What Is a Sole Proprietorship?

A sole proprietorship is a business owned and controlled by one person. The owner and the business are legally the same entity. This means all profits belong to the owner, but all risks and liabilities are also personal.

There is no separate registration under a specific act. The business is usually recognized through GST registration, MSME registration, or a shop license.

Key Features

  • Single owner

  • Full control over decisions

  • Minimal compliance

  • Easy to start and close

Advantages

The biggest benefit is simplicity. You can start quickly, at very low cost, with almost no legal formalities. All profits belong to you, and tax filing is done in your personal income tax return.

This structure works best for freelancers, small shop owners, and local service providers.

Disadvantages

The owner has unlimited liability. If the business suffers a loss or debt, personal assets like savings or property can be used to repay it. Also, raising investment and expanding become difficult because there is only one owner.


What Is a Partnership Firm?

A partnership firm is formed when two or more people agree to run a business together and share profit or loss. It is governed by the Indian Partnership Act, 1932.

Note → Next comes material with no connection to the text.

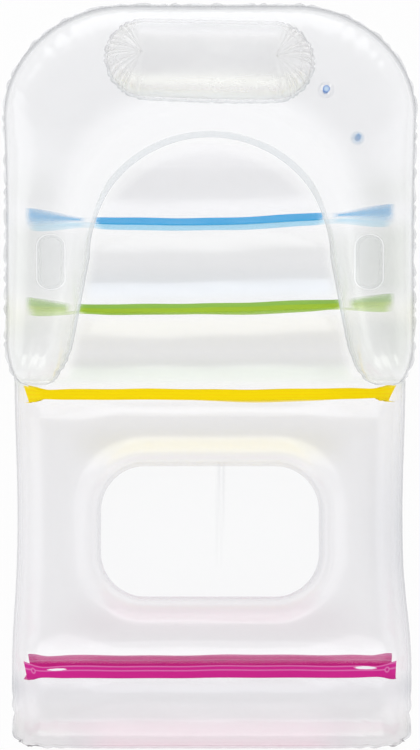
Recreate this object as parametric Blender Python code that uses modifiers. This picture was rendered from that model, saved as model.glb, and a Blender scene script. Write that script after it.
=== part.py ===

Partners sign a partnership deed that defines roles, capital contributions, and profit sharing ratio.

Key Features

  • Minimum two partners

  • Shared decision-making

  • Moderate compliance

  • Separate PAN for the firm

Advantages

More capital can be invested because multiple owners contribute funds. Responsibilities and workload are divided, making it easier to manage operations.

Banks also trust partnership firms more than proprietorships because business continuity does not depend on one person.

Disadvantages

Disputes between partners may occur. Profits must be shared, and decisions require mutual consent. Liability is still unlimited, meaning partners are personally responsible for business debts.


Proprietorship vs Partnership Firm—Major Differences

Feature Proprietorship Partnership Firm
Ownership One person Two or more persons
Formation Very easy Requires a partnership deed
Compliance Very low Moderate
Decision-Making Independent Shared
Liability Unlimited Unlimited (shared)
Taxation Individual tax slab 30% firm tax rate
Investment Capacity Limited Higher
Business Continuity Ends with the owner Continues with partners

Which Is Better in India?

The answer depends on your business size, investment, and long-term goals.

Choose Proprietorship If

You are starting small and want complete control. It suits freelancers, consultants, local traders, and beginners testing a business idea. Compliance and cost remain minimal.

Choose a Partnership Firm. If

You are starting with a friend or family member and need more capital. It is better for trading businesses, agencies, and growing service firms where responsibilities can be shared.


Practical Example

A graphic designer working independently should choose proprietorship because management is simple.

But two people opening a wholesale business should choose a partnership since the investment and workload are divided.


Final Conclusion

Both structures are suitable for small businesses, but they serve different purposes.

A proprietorship is ideal for low-risk, small-scale operations requiring flexibility and control. A partnership firm is better for businesses planning expansion and shared investment.

Before registering, always consider future growth, taxation, and financial risk. Choosing the correct structure at the beginning helps avoid legal complications later and makes business operations smoother.